[Stored items]
※
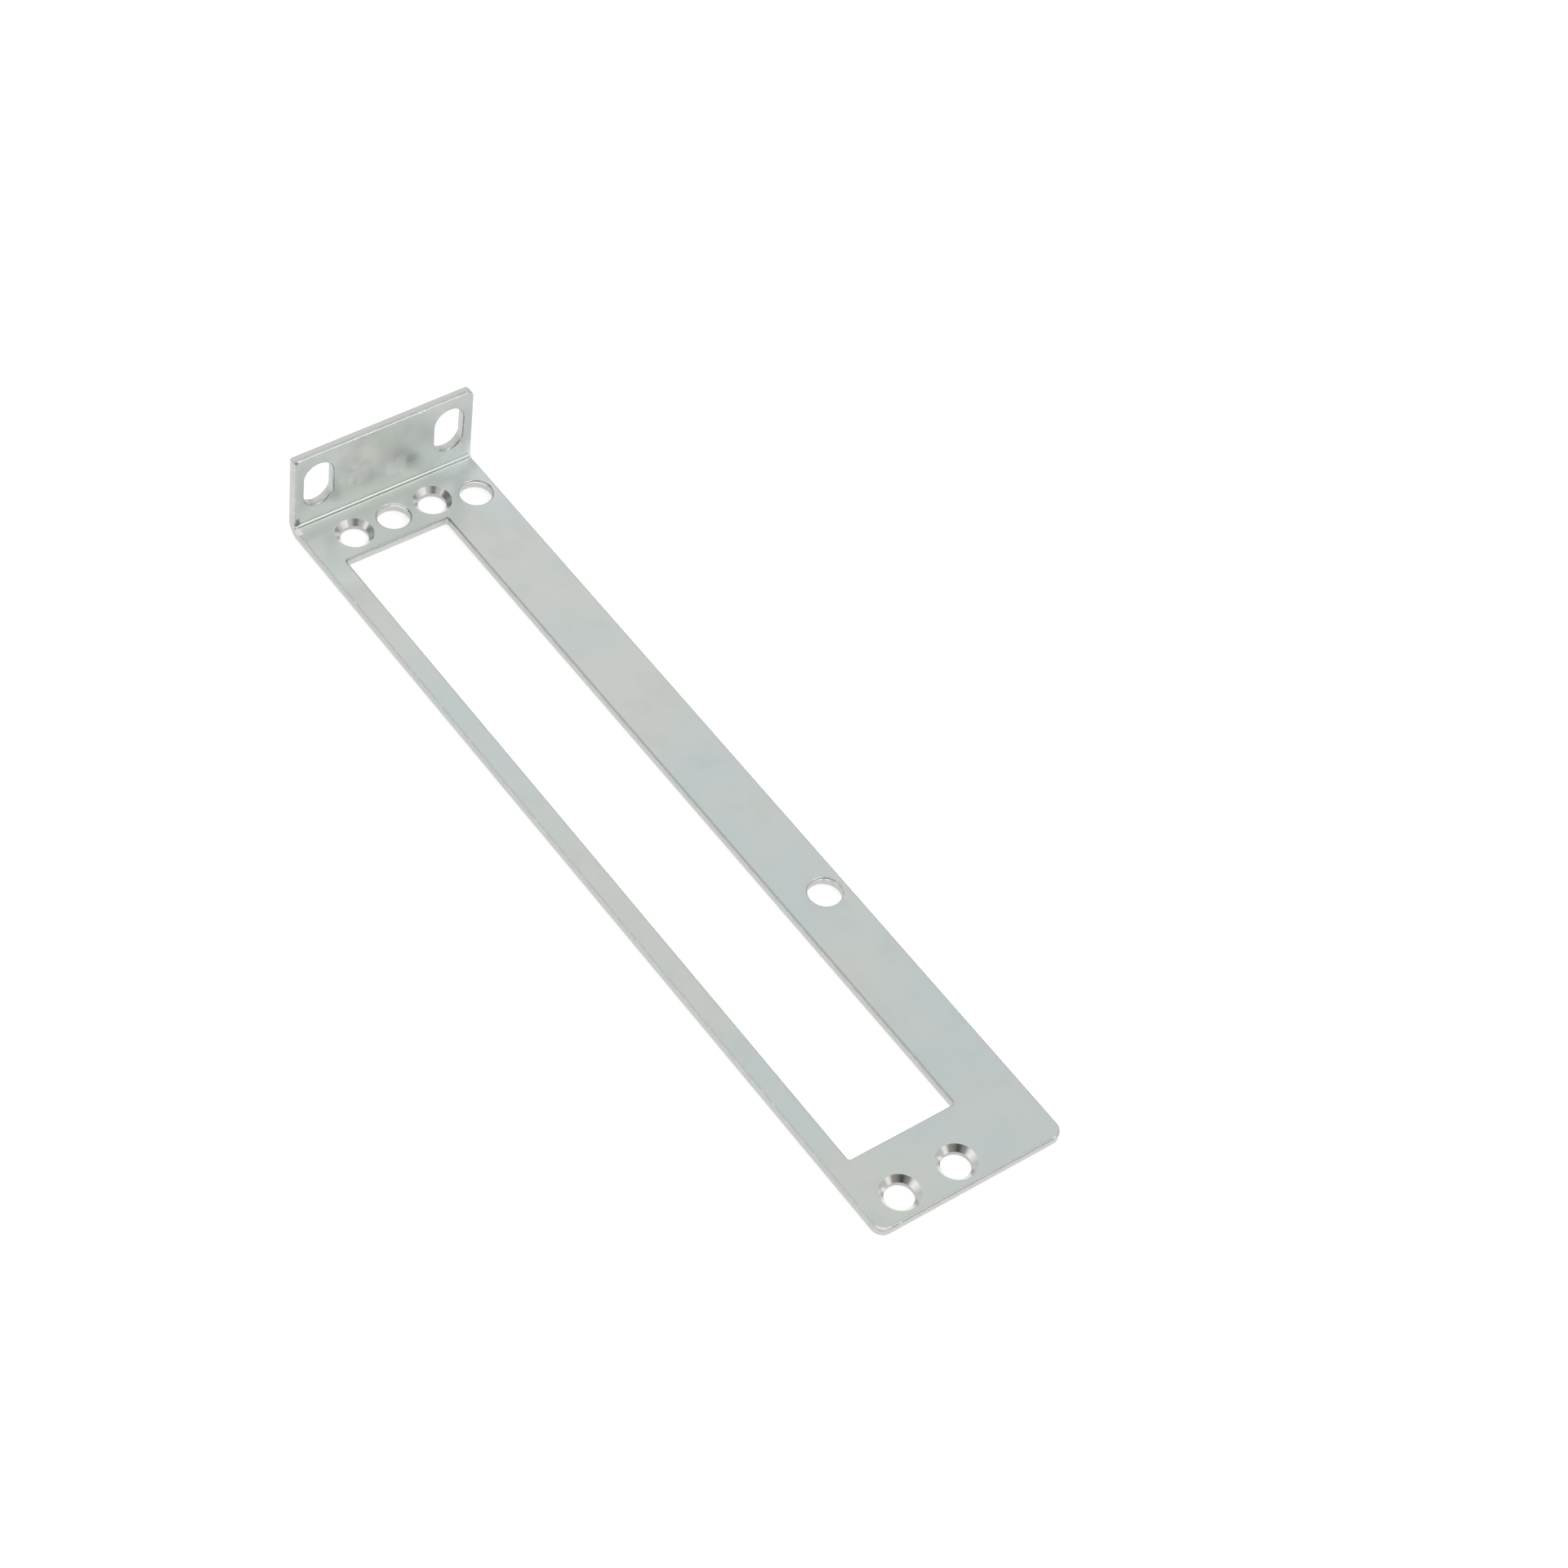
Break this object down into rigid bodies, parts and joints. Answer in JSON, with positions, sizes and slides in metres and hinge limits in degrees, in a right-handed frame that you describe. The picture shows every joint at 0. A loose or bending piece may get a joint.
{
  "type": "rack mount ear bracket",
  "caption": "L-shaped sheet steel ear for mounting equipment in a rack: a long plate with an open window, countersunk screw holes and a short folded tab with upright slots.",
  "frame": {"origin": "middle of the bracket's outline, on the outer face of the plate, which lies on the side of the equipment", "axes": "+X along the plate, from the tab to the free end; +Y across the plate, from the narrow strip to the wide strip; +Z the way the tab is folded"},
  "size_m": [0.2076, 0.0434, 0.0212],
  "materials": {
    "zinc_plated_steel": "bright zinc plating on smooth sheet, satin"
  },
  "bodies": {
    "root": {"rack_ear": "zinc_plated_steel"}
  },
  "joints": []
}
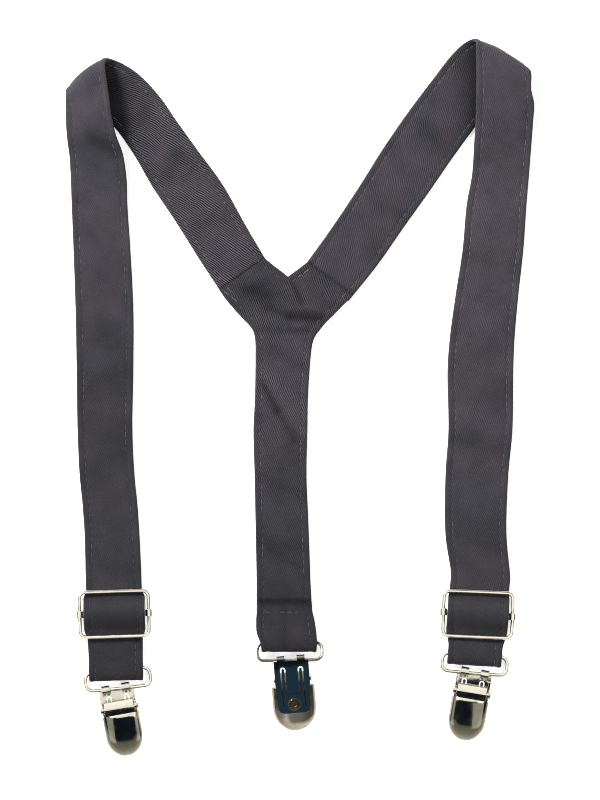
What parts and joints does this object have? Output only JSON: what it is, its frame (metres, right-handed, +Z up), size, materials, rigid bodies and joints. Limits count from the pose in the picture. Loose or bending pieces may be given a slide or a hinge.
{
  "type": "suspenders",
  "caption": "Child's Y-back suspenders: twill straps with wire slide adjusters, rings and hinged metal spring clips at the ends.",
  "frame": {"origin": "bottom centre of the whole assembly as it lies on a table", "axes": "+X to the right across the straps, +Y from the clips to the shoulder folds, +Z up off the table, out of the front faces of the front straps"},
  "size_m": [0.2064, 0.3164, 0.012],
  "materials": {
    "strap_twill": "dark grey cotton twill, matt",
    "nickel": "polished nickel plate",
    "jaw_plastic": "moulded, ribbed",
    "brass": "plain eyelet"
  },
  "bodies": {
    "straps": {"yoke_back_strap": "strap_twill", "back_strap_end": "strap_twill", "left_back_run": "strap_twill", "right_back_run": "strap_twill", "left_shoulder_fold": "strap_twill", "right_shoulder_fold": "strap_twill", "left_front_run": "strap_twill", "right_front_run": "strap_twill"},
    "left_crossbar": {"left_adjuster_crossbar": "nickel", "left_adjuster_pass": "strap_twill", "left_end_loop": "strap_twill"},
    "left_frame": {"left_adjuster_frame": "nickel"},
    "left_loop": {"left_ring_loop": "strap_twill"},
    "left_ring": {"left_ring": "nickel"},
    "left_clip": {"left_clip_base": "nickel", "left_clip_pin": "nickel", "left_jaw_insert": "jaw_plastic", "left_clip_rivet": "brass"},
    "left_cover": {"left_clip_cover": "nickel"},
    "right_crossbar": {"right_adjuster_crossbar": "nickel", "right_adjuster_pass": "strap_twill", "right_end_loop": "strap_twill"},
    "right_frame": {"right_adjuster_frame": "nickel"},
    "right_loop": {"right_ring_loop": "strap_twill"},
    "right_ring": {"right_ring": "nickel"},
    "right_clip": {"right_clip_base": "nickel", "right_clip_pin": "nickel", "right_jaw_insert": "jaw_plastic", "right_clip_rivet": "brass"},
    "right_cover": {"right_clip_cover": "nickel"},
    "back_ring": {"back_ring": "nickel"},
    "back_clip": {"back_clip_base": "nickel", "back_clip_pin": "nickel", "back_jaw_insert": "jaw_plastic", "back_clip_rivet": "brass"},
    "back_cover": {"back_clip_cover": "nickel"}
  },
  "joints": [
    {"name": "left_adjuster_slide", "type": "slide", "parent": "straps", "child": "left_crossbar", "axis": [-0.03, 0.9995, 0], "range_m": [0, 0.08], "deforming": ["left_front_run"]},
    {"name": "left_frame_float", "type": "slide", "parent": "left_crossbar", "child": "left_frame", "axis": [-0.0313, 0.9959, -0.0854], "range_m": [-0.0008, 0.0008]},
    {"name": "left_loop_follow", "type": "slide", "parent": "left_crossbar", "child": "left_loop", "axis": [-0.03, 0.9995, 0], "range_m": [-0.04, 0]},
    {"name": "left_ring_swivel", "type": "hinge", "parent": "left_loop", "child": "left_ring", "pos_m": [-0.08029, -0.11969, 0.0024], "axis": [-0.9945, -0.1045, 0], "range_deg": [-45, 45]},
    {"name": "left_clip_swing", "type": "hinge", "parent": "left_ring", "child": "left_clip", "pos_m": [-0.07944, -0.12782, 0.00305], "axis": [-0.9945, -0.1045, 0], "range_deg": [-45, 45]},
    {"name": "left_cover_open", "type": "hinge", "parent": "left_clip", "child": "left_cover", "pos_m": [-0.07918, -0.13641, 0.00565], "axis": [-0.9836, -0.1805, 0], "range_deg": [0, 100]},
    {"name": "right_adjuster_slide", "type": "slide", "parent": "straps", "child": "right_crossbar", "axis": [0.03, 0.9995, 0], "range_m": [0, 0.08], "deforming": ["right_front_run"]},
    {"name": "right_frame_float", "type": "slide", "parent": "right_crossbar", "child": "right_frame", "axis": [0.0417, 0.9955, -0.0854], "range_m": [-0.0008, 0.0008]},
    {"name": "right_loop_follow", "type": "slide", "parent": "right_crossbar", "child": "right_loop", "axis": [0.03, 0.9995, 0], "range_m": [-0.04, 0]},
    {"name": "right_ring_swivel", "type": "hinge", "parent": "right_loop", "child": "right_ring", "pos_m": [0.07721, -0.11298, 0.0024], "axis": [-0.9965, 0.0837, 0], "range_deg": [-45, 45]},
    {"name": "right_clip_swing", "type": "hinge", "parent": "right_ring", "child": "right_clip", "pos_m": [0.07653, -0.12113, 0.00305], "axis": [-0.9965, 0.0837, 0], "range_deg": [-45, 45]},
    {"name": "right_cover_open", "type": "hinge", "parent": "right_clip", "child": "right_cover", "pos_m": [0.07547, -0.12964, 0.00565], "axis": [-0.9857, 0.1685, 0], "range_deg": [0, 100]},
    {"name": "back_ring_swivel", "type": "hinge", "parent": "straps", "child": "back_ring", "pos_m": [-0.00448, -0.10751, 0.00345], "axis": [-0.9998, -0.0209, 0], "range_deg": [-45, 45]},
    {"name": "back_clip_swing", "type": "hinge", "parent": "back_ring", "child": "back_clip", "pos_m": [-0.00432, -0.11532, 0.00595], "axis": [-0.9998, -0.0209, 0], "range_deg": [-45, 45]},
    {"name": "back_cover_open", "type": "hinge", "parent": "back_clip", "child": "back_cover", "pos_m": [-0.00321, -0.12389, 0.00335], "axis": [0.9966, 0.0819, 0], "range_deg": [0, 100]}
  ],
  "couplings": [
    {"joint": "left_loop_follow", "follows": "left_adjuster_slide", "ratio": -0.5},
    {"joint": "right_loop_follow", "follows": "right_adjuster_slide", "ratio": -0.5}
  ]
}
※
▶ **Set task**: Copy out every line of the listing that includes the string "with".

▶ **Task answer**:
Break this object down into rigid bodies, parts and joints. Answer in JSON, with positions, sizes and slides in metres and hinge limits in degrees, in a right-handed frame that you describe. The picture shows every joint at 0. A loose or bending piece may get a joint.
  "caption": "L-shaped sheet steel ear for mounting equipment in a rack: a long plate with an open window, countersunk screw holes and a short folded tab with upright slots.",
  "caption": "Child's Y-back suspenders: twill straps with wire slide adjusters, rings and hinged metal spring clips at the ends.",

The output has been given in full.